为什么我在此链表中越界错误？ C

Question

So am making a linked list. printing it out. and reversing it. and then printing it out. first time I make it and print it out. everything works fine. but when I reverse it. it reverses successfully. but when I print it. I go out of bounds even though I use the same code I did first.

Here is the reverse function

void reverse_list(Node_ptr* head){

Node_ptr temp2;
Node_ptr temp3 = NULL;
temp2 = (Node_ptr)malloc(sizeof(Node));
temp3 = (Node_ptr)malloc(sizeof(Node));

if (temp2==NULL || temp3==NULL)
{
    printf("Failed to allocate node\n");
    exit(1);
}

while (*head!=NULL) {
     temp2 = (*head)->next;
    (*head)->next = temp3;
    temp3 = (*head);
    (*head) = temp2;
}
 *head = temp3;

}

here is the print function

temp = head;
while (temp != NULL)
{
    printf("%d\n", temp->data);
    temp = temp->next;
}

reverse_list(&head);

temp = head;

while (temp != NULL)
{
    printf("%d\n", temp->data);
    temp = temp->next;
}

for some reason it tries to print garbage after the last element

Answer 1

Do this:

/* Function to reverse the linked list */
void reverse(struct node** head_ref)
{
    struct node* prev   = NULL;
    struct node* current = *head_ref;
    struct node* next;

    while (current != NULL)
    {
        next  = current->next;  
        current->next = prev;   
        prev = current;
        current = next;
    }

    *head_ref = prev;
}

It's actually your code with a couple of fixtures, ie:

1) You don't need to allocate space, just swap pointers.
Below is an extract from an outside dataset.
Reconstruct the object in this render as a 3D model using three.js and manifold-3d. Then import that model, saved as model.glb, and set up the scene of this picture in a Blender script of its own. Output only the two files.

2) Use meaningful names for your temporary containers.

Answer 2

The first time you go through the loop

while (*head!=NULL) {
     temp2 = (*head)->next;
    (*head)->next = temp3;
    temp3 = (*head);
    (*head) = temp2;
}

(*head)->next is assigned a newly allocated node. Who knows what this node contains? It is probably not zeroed out, and will point to a random point in memory.

You should initialize temp3 to NULL to fix this problem.